The City of Arlington joined the Bloomberg-Harvard City Leadership Initiative in an effort to build their toolbox to tackle tough community challenges, specifically behavioral health. Due to past work on the Mayors’ Council’s work to address the same issue (see multi-tool, multi-job), I had the honor of becoming part of the core group, a diverse cohort with representatives from organizations across the county. Over the next six months with the guidance of Jon Freach, our design coach, and John Burgoyne, our facilitator, we learned how to better understand our challenge, work with the community to generate ideas, build and test prototypes, and make the case for implementation. I found myself in a room with wonderful, brilliant people who not only encouraged us to ask questions, test ideas, and make data-driven decisions, they found value in doing so. In many ways, this paragraph can be boiled down to the first three words of the last sentence: I found myself.

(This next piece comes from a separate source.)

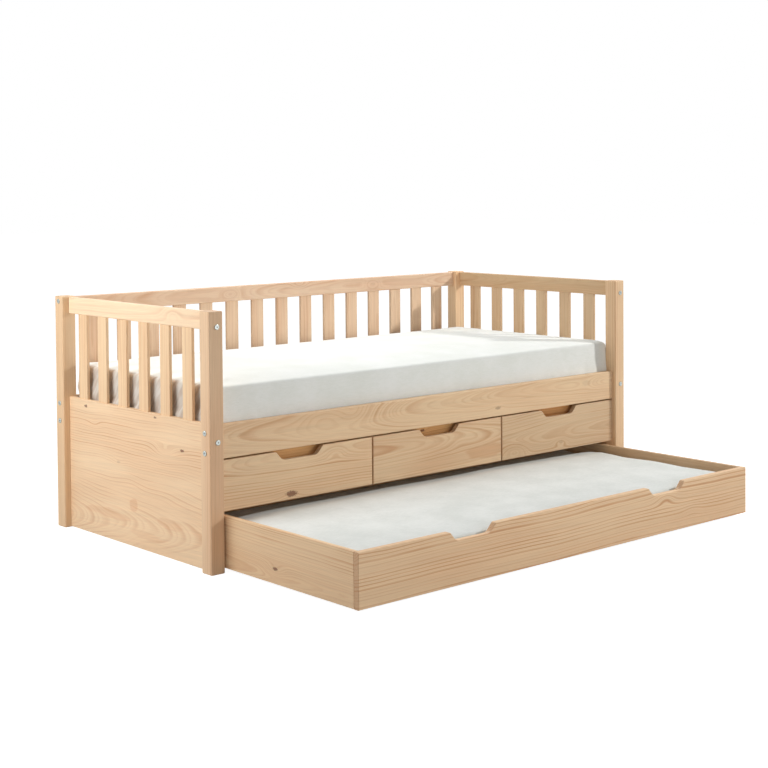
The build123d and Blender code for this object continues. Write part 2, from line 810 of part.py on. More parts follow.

Later, I was incredibly fortunate to find myself in a Harvard Kennedy School Executive Education classroom (pro tip: always answer the phone when the City of Arlington calls you). As I sat at my desk surrounded by people from all over the globe tackling incredible challenges such as clean water, deforestation of the Amazon rainforest, implementation of a tax system, and racism, I began to feel the imposter syndrome creeping in. What am I doing here? The challenge I had selected was one I had been grappling with for months: our federally-funded home repair program was not performing as it should be; we only served 40ish households per year. Service numbers were dwindling, contractors were taking too long to complete projects, and city interest was fading. Worse, the problem was framed as something out of our control.
Before I could dwell too long, Matt Andrews called on me to deconstruct my challenge using an Ishikawa (fishbone) diagram. The beauty of a fishbone is it allows you to better understand the root causes of a problem by asking “why does this happen?” over and over again. As we dove down deeper, it became clear that my challenge was much more complex than I had originally anticipated, but better yet there were entry points of access I hadn’t considered before.

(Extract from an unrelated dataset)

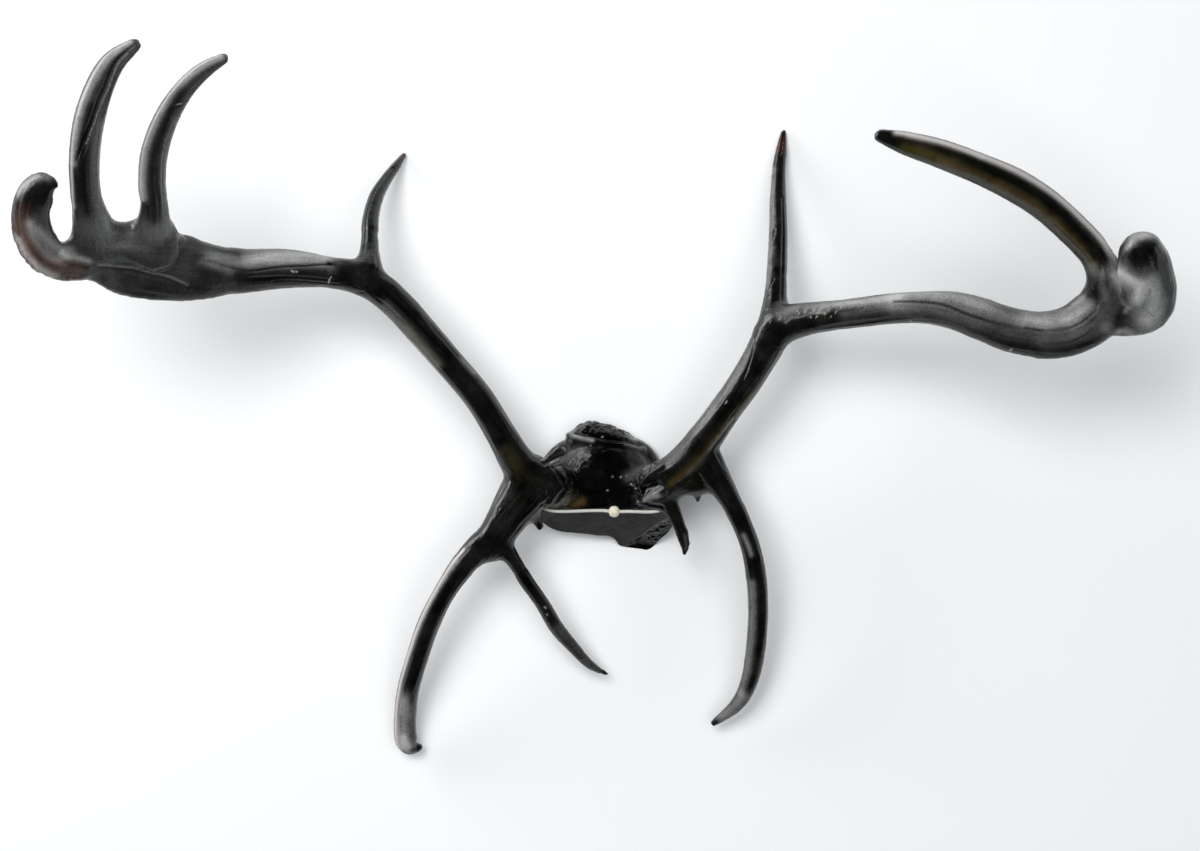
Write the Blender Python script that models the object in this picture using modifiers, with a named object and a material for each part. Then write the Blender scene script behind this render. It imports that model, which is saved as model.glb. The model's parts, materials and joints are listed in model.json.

At one particular moment during this exercise, Matt raised a question as to whether or not we would continue to operate the program if federal funding did not exist. “Of course we would!” I exclaimed without hesitation, not actually knowing if we could. Matt paused for a moment, smiled, and said, “To the 40 households this program positively impacts each year, this program is life changing.”

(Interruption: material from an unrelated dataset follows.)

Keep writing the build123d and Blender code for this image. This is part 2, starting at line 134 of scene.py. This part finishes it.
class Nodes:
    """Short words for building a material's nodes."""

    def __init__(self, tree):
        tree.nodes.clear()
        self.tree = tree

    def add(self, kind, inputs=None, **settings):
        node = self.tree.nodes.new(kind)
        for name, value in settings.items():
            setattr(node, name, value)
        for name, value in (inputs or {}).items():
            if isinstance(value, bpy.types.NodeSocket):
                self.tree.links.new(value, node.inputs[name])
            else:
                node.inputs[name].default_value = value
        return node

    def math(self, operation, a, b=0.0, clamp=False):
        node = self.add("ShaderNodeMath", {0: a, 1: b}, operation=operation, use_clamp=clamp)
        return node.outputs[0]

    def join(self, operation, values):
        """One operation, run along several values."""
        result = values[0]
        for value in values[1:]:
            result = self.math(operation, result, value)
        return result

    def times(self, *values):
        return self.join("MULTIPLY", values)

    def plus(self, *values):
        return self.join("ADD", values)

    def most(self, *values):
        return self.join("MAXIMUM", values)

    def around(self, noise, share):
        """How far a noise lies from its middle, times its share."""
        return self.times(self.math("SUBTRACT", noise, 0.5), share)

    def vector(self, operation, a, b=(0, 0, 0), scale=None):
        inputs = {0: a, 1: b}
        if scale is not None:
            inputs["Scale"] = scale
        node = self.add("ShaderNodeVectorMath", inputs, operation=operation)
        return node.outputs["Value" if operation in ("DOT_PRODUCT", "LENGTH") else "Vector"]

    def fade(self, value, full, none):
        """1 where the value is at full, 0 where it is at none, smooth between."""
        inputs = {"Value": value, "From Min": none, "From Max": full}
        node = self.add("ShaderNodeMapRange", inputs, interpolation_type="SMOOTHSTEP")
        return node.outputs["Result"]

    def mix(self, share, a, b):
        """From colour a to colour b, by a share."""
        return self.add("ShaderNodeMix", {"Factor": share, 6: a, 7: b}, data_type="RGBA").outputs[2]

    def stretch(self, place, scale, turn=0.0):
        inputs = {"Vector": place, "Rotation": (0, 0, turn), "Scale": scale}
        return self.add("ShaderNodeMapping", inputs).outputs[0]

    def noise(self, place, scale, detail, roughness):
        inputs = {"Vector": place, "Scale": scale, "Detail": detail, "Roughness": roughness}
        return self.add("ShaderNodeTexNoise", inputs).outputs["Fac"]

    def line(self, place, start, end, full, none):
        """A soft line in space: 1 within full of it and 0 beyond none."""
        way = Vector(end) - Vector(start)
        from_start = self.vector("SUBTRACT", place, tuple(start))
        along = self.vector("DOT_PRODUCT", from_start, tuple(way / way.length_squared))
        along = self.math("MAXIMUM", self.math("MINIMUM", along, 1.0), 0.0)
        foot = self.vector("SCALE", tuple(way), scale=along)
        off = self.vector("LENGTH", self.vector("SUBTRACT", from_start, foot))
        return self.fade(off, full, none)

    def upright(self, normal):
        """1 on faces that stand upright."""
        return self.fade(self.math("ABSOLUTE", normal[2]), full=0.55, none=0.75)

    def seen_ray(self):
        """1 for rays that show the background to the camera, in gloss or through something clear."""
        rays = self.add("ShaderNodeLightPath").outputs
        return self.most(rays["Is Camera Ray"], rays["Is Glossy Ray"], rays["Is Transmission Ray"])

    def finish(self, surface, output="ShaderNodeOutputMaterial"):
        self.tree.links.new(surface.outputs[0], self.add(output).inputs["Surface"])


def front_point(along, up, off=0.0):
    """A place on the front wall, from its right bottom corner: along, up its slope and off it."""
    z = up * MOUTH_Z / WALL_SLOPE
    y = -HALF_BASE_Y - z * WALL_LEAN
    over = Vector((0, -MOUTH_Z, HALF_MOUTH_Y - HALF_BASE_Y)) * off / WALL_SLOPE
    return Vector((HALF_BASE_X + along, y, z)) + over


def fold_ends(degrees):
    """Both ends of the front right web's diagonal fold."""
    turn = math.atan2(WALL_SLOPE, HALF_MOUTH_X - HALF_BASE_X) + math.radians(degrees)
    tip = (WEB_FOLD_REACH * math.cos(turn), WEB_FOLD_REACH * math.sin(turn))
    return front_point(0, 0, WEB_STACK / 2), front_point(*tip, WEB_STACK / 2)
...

A lightbulb turned on. I had forgotten for a moment why I fell in love with local government in the first place: people.
Over the next week – and the weeks after – my toolbox expanded to include problem driven iterative adaptation (PDIA) and other key skills; it was no longer just about my trusted Swiss Army knife. I returned home with a sense of urgency, excited to share what I learned with my team. I used a fishbone diagram to walk through our particular challenge and reviewed points of entry. Hesitant at first, we started testing new things with the authority, acceptance, and ability we had (or created), everything from citizen feedback to marketing strategy to new forms. Suddenly, it didn’t seem so big anymore; it seemed absolutely doable.
We learned we were running out of ideas simply because we didn’t have enough ideas. Further, we were stuck in the past, hadn’t asked the right questions or used the right tools, in part because addressing this challenge meant stepping out of our comfort zone and accepting (1) we had a problem; and (2) we could address it – and therefore we had a responsibility to do something about it.
It turns out that some of the red tape in government isn’t quite tape, but more of an elastic band. Often it is easier to say “we can’t” rather than asking “what can we do?” Once you ask this question, your world opens up in ways you hadn’t thought of before and you have much more to work with than if you had thrown up your hands in defeat. By simply thinking differently, you begin to expand the means for tackling the challenge at hand.
Think about a crying child for a moment. A parent’s first instinct is likely to try as many things as possible as quickly as possible to soothe the child and stop the crying. If something doesn’t work, you try something else. As many things as possible. As quickly as possible. So, why don’t we do more of this in local government?
Fortunately for us, organizations like Bloomberg Philanthropies, Centre for Public Impact, ELGL, Harvard Kennedy School, Results for America, Sunlight Foundation, What Works Cities, and countless others (e.g. Haverford Awards) are here with us in the trenches, supporting us with the tools and encouragement we need along the way to do what we do best: serve the public the very best we can. We just have to be open to it.
I write these words to encourage those who are at the same crossroads I have been, over and over again. If you are reading this blog post, my guess is you are not in this work for the money. You’re not in it for the hours and you’re not in it for the glamour. You are in the trenches of this work because tackling challenges for the betterment of our world and the people that live in it is where your heart is. You want to make a positive difference for the people you serve in your community, each and every (really) long, hard day.
This work is hard, but you don’t have to go at it alone. In fact, you shouldn’t.
So, welcome to the family. We’re really glad you’re here. Let’s get to work.